SET TASK:
Everything from the line with "const acorn = new THREE.Group();" through the line with "bent stub of stalk." should be repeated exactly, both of those lines included, and nothing else.

(Items from a data source)
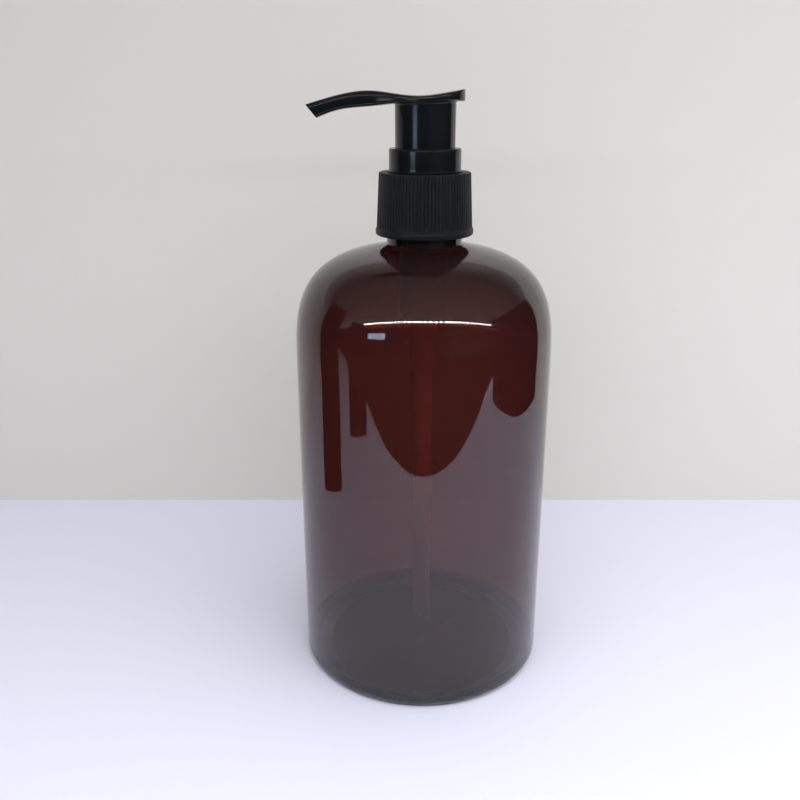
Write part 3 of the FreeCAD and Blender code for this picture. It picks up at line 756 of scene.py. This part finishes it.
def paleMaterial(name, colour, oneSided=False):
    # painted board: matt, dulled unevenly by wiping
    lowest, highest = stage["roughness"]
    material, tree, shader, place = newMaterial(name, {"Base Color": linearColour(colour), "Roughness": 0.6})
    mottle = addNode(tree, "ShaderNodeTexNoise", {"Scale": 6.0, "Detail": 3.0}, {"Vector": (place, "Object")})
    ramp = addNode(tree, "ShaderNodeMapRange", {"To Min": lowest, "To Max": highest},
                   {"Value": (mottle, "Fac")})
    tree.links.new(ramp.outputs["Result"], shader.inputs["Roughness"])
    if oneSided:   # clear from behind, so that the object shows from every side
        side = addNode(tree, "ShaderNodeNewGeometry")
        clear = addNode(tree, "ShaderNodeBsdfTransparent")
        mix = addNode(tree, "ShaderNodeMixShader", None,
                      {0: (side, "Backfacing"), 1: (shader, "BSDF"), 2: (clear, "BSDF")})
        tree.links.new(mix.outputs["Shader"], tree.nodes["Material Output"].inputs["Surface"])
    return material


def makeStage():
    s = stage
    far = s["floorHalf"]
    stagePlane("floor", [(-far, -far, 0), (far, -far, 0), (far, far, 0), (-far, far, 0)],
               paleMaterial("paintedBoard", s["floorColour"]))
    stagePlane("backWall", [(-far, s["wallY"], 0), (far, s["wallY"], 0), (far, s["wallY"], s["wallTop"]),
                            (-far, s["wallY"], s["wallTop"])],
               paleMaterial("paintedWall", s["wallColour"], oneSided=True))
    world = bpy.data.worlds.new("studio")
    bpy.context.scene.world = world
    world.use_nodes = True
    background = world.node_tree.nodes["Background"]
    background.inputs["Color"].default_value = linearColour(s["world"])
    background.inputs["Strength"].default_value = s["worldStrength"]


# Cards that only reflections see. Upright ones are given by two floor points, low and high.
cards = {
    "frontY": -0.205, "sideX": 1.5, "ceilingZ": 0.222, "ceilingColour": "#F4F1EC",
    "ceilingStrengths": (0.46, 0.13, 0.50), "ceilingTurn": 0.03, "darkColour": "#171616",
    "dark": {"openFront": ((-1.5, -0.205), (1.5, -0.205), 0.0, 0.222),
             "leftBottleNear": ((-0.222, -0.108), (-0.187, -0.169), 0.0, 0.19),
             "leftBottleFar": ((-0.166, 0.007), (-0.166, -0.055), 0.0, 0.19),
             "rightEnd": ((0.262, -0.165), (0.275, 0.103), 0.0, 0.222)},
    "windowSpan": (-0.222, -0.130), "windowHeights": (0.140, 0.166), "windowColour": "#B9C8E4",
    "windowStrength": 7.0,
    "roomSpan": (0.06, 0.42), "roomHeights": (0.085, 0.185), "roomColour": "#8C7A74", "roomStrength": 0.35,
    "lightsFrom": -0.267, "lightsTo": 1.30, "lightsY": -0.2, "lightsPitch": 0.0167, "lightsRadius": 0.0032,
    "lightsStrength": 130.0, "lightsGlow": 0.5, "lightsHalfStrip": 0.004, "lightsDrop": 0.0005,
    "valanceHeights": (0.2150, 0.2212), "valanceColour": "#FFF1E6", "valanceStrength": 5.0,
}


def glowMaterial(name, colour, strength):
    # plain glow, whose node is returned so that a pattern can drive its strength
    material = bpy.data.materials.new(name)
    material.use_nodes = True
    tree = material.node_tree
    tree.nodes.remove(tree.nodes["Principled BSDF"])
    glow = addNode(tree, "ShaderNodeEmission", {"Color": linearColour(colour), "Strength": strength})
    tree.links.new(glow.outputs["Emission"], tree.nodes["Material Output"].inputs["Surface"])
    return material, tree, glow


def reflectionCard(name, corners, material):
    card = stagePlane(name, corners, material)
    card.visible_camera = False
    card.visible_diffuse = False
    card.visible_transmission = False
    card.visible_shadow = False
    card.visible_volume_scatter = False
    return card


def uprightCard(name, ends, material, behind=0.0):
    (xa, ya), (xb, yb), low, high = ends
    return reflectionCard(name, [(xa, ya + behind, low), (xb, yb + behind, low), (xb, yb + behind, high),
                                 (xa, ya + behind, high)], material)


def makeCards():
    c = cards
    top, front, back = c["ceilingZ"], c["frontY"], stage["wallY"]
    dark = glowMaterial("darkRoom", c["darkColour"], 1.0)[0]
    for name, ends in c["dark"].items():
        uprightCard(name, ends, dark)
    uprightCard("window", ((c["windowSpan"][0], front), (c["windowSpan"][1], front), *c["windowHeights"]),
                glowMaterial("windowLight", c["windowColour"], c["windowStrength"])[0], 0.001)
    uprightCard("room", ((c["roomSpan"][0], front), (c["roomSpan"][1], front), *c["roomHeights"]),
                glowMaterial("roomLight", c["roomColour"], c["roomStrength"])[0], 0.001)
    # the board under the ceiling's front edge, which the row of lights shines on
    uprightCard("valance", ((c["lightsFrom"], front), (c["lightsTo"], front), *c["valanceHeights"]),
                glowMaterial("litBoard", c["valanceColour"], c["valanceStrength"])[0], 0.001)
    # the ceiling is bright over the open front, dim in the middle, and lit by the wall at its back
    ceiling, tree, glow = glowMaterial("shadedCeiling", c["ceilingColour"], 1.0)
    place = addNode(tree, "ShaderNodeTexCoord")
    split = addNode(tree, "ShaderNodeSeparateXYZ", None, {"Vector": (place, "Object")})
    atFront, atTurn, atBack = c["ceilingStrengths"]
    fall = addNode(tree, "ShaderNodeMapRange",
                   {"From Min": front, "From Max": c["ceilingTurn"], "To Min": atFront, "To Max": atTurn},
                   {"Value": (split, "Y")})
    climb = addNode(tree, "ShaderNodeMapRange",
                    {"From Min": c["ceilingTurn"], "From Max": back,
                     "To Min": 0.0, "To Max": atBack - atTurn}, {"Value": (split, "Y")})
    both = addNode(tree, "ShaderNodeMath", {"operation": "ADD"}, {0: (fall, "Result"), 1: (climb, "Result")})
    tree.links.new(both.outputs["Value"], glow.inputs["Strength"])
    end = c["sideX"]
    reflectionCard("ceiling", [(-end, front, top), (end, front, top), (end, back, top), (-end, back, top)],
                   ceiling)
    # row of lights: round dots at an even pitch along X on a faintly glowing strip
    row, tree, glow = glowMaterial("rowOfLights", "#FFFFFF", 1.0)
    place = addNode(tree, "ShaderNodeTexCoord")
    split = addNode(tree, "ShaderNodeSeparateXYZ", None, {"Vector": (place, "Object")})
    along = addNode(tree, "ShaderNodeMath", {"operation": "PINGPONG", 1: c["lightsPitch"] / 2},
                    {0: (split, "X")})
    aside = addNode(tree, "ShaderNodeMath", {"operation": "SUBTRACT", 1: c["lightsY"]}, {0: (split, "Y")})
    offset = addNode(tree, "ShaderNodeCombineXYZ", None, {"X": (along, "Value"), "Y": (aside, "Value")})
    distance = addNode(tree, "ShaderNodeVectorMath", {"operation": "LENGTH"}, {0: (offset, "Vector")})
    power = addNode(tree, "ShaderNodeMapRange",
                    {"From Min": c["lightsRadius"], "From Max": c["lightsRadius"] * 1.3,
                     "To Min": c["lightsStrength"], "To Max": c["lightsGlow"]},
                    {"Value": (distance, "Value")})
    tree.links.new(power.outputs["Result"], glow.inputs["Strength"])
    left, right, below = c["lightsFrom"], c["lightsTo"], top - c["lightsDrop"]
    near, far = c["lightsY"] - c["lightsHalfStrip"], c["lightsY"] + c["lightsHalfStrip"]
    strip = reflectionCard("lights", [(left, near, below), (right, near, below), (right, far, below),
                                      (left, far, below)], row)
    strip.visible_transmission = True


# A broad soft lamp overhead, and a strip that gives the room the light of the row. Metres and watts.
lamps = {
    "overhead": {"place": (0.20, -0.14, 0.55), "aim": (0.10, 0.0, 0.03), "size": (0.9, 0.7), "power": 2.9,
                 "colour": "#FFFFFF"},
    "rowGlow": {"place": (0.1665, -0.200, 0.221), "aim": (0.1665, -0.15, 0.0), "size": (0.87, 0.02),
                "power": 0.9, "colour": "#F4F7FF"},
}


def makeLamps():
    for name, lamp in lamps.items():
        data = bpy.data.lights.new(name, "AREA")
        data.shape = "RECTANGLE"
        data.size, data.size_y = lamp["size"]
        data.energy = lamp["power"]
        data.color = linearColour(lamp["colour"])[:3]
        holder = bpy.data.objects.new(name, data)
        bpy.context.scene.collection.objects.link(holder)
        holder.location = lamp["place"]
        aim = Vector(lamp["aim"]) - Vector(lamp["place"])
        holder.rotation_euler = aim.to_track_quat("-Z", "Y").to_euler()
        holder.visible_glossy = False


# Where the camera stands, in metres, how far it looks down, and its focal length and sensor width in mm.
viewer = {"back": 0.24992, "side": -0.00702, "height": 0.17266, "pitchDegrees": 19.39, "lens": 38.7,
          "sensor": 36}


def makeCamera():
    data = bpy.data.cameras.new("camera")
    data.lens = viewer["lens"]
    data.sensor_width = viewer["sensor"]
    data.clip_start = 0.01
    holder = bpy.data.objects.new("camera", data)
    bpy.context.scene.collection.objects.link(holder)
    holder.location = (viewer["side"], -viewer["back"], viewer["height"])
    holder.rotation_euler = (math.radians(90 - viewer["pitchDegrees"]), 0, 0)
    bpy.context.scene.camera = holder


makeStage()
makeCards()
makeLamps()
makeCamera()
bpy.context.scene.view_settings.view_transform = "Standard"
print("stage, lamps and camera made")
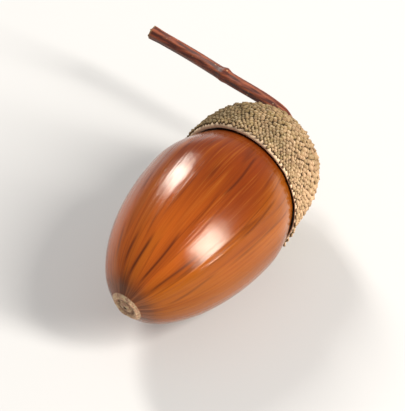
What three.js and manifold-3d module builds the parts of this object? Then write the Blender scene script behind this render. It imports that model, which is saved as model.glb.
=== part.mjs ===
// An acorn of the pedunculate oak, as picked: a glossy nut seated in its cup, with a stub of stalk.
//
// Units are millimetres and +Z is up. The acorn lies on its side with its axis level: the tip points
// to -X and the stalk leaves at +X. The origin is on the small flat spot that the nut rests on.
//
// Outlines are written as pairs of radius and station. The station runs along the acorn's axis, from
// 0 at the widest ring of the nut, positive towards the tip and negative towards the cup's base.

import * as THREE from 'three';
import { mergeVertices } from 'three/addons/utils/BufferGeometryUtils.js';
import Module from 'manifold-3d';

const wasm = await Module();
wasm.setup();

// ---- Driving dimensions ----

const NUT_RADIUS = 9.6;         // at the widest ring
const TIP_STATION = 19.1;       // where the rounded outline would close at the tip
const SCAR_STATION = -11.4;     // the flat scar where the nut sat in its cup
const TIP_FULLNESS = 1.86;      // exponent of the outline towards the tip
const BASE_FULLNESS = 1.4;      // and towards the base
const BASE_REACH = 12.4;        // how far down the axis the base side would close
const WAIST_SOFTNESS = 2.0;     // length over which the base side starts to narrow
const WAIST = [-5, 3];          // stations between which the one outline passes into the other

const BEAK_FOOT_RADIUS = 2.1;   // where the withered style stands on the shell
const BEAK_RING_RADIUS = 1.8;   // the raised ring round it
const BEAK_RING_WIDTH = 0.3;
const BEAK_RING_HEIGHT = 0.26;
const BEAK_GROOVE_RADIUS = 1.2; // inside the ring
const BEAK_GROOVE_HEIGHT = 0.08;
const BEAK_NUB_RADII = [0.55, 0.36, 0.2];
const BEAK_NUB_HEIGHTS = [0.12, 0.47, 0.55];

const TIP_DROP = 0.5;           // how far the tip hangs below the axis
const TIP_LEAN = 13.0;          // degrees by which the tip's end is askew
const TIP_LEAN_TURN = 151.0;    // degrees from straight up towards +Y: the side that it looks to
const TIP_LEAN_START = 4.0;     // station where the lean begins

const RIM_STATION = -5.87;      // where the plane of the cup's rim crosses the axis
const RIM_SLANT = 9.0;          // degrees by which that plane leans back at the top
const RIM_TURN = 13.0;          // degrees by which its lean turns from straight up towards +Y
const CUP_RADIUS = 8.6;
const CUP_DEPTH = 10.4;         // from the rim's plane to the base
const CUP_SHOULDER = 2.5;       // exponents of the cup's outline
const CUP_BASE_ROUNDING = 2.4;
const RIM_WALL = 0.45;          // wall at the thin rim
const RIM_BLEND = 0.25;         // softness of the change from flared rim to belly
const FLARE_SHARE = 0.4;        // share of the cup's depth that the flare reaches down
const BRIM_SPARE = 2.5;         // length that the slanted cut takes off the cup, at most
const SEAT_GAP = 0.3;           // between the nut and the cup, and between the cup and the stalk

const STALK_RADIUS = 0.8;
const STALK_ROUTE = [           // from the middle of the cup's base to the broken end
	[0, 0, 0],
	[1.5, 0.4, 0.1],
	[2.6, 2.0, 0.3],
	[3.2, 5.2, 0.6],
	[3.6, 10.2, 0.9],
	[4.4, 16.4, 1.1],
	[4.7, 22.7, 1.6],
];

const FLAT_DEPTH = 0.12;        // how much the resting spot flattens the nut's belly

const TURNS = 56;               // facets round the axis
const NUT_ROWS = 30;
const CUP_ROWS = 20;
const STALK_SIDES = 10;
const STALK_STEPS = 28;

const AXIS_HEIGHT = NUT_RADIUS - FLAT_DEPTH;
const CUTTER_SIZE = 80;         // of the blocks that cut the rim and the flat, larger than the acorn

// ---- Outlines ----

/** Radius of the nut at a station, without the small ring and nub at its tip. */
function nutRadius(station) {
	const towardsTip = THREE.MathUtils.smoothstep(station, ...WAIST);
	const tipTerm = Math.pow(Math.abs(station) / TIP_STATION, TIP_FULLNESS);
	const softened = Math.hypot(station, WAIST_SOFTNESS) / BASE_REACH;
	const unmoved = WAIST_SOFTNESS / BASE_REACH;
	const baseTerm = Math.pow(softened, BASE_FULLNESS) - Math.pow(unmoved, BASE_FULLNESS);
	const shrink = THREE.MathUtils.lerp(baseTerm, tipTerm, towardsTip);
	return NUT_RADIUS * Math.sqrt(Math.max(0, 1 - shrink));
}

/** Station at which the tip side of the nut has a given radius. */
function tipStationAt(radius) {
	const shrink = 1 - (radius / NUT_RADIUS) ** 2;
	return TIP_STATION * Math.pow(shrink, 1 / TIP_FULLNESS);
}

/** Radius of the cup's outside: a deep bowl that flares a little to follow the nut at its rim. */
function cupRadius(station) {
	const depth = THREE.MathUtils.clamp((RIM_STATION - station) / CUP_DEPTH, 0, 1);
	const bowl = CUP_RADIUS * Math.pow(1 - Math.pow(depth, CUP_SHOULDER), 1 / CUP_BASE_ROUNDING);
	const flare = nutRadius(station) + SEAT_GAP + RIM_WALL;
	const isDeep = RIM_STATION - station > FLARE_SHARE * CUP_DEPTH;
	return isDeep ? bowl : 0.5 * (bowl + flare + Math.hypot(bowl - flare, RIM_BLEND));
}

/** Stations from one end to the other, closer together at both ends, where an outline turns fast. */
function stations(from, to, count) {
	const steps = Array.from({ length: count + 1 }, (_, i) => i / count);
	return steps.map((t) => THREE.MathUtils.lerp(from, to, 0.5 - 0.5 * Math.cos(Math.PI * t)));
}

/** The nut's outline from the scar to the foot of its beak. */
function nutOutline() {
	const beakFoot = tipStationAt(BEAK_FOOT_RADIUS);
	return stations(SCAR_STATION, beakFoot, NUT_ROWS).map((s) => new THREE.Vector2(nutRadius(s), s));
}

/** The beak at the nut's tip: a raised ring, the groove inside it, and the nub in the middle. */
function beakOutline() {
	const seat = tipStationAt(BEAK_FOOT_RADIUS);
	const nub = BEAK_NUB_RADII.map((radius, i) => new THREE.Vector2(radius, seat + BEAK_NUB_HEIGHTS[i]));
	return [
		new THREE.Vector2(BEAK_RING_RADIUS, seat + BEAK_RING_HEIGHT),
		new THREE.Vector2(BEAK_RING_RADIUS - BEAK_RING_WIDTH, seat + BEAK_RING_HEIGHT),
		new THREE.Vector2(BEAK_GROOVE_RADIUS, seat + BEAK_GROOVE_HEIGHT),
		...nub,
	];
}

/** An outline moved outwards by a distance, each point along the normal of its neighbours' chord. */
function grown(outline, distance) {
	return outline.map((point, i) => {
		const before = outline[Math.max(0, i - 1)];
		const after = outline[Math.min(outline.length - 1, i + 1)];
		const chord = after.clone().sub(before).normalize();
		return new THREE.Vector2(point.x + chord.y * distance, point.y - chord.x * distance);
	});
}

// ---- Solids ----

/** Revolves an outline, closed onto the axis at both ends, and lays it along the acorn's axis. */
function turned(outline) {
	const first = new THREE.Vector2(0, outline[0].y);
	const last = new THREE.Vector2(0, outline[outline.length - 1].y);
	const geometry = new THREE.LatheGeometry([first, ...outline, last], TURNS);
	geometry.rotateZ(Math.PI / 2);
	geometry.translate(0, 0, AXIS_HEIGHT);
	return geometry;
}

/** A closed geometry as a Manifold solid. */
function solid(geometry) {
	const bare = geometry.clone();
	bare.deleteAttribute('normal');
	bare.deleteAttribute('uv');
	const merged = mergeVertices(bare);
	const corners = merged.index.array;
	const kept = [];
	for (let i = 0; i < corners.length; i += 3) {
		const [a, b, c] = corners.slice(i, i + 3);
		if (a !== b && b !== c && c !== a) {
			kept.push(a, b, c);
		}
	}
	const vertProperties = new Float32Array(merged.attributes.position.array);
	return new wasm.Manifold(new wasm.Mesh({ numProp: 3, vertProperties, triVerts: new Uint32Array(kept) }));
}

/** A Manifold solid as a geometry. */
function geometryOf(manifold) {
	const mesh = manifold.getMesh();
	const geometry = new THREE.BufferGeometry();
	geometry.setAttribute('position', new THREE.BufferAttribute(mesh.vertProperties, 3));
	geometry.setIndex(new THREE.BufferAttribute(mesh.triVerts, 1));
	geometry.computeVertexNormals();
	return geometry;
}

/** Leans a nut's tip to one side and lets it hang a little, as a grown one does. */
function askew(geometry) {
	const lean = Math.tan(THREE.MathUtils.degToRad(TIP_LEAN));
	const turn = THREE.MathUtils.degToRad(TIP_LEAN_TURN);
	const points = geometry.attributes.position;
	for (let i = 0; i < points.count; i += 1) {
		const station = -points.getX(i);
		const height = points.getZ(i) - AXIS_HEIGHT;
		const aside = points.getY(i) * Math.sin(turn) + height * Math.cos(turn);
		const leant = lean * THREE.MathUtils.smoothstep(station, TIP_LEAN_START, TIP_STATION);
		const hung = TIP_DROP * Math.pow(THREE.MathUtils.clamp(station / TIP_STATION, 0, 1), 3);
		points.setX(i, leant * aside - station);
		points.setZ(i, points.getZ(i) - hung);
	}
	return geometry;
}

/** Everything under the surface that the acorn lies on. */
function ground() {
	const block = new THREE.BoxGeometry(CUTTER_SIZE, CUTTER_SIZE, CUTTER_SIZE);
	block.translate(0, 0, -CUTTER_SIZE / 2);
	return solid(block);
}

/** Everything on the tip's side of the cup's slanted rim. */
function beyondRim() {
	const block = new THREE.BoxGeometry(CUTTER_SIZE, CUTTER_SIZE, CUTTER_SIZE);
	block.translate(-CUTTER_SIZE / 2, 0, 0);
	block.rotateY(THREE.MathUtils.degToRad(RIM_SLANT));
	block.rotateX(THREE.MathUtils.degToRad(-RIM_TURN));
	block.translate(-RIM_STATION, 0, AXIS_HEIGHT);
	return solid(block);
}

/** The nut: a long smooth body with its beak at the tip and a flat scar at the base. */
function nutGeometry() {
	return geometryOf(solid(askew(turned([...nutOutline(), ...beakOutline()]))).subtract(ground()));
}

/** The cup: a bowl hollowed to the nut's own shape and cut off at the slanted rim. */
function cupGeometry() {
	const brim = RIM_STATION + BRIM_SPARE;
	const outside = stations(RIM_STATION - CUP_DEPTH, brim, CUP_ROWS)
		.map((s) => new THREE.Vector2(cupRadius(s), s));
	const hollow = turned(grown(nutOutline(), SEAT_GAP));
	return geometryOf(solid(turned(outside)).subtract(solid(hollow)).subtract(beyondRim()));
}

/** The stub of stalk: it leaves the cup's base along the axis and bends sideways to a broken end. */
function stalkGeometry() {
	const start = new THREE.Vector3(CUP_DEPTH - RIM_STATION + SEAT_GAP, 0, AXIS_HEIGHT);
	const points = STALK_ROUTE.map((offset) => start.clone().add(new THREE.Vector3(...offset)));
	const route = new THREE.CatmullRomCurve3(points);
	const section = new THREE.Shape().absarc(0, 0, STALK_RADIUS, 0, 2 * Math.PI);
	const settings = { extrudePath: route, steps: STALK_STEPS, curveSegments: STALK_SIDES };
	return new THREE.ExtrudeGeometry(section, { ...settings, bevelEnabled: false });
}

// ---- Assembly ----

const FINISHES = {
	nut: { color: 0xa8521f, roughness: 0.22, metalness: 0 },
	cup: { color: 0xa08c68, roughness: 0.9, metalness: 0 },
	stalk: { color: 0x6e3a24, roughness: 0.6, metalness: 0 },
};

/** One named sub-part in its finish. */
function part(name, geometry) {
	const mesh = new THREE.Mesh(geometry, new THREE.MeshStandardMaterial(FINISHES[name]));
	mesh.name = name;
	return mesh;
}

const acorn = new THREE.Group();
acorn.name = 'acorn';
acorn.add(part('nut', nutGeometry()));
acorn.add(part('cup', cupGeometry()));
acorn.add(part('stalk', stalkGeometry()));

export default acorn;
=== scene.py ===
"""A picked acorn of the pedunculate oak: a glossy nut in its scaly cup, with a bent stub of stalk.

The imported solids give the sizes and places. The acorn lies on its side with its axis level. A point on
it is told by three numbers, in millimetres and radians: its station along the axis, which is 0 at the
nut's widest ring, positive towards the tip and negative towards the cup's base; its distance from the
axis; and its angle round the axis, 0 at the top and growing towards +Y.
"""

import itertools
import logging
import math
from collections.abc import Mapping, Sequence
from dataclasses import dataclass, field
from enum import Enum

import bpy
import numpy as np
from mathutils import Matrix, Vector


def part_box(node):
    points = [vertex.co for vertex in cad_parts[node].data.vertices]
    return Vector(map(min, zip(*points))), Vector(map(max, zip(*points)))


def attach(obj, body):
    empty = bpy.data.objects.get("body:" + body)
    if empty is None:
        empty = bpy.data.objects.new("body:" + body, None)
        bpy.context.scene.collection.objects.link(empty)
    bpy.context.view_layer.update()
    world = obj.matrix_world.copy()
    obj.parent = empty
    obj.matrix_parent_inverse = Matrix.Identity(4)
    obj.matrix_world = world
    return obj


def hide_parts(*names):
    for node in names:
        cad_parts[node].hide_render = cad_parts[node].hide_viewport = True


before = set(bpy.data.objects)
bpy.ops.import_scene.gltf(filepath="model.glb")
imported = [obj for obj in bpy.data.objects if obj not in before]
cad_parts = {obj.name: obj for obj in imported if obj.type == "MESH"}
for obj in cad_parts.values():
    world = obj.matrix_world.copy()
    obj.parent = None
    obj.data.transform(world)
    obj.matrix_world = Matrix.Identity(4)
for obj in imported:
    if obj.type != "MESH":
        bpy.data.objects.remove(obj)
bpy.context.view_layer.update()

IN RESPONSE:
const acorn = new THREE.Group();
acorn.name = 'acorn';
acorn.add(part('nut', nutGeometry()));
acorn.add(part('cup', cupGeometry()));
acorn.add(part('stalk', stalkGeometry()));

export default acorn;
=== scene.py ===
"""A picked acorn of the pedunculate oak: a glossy nut in its scaly cup, with a bent stub of stalk.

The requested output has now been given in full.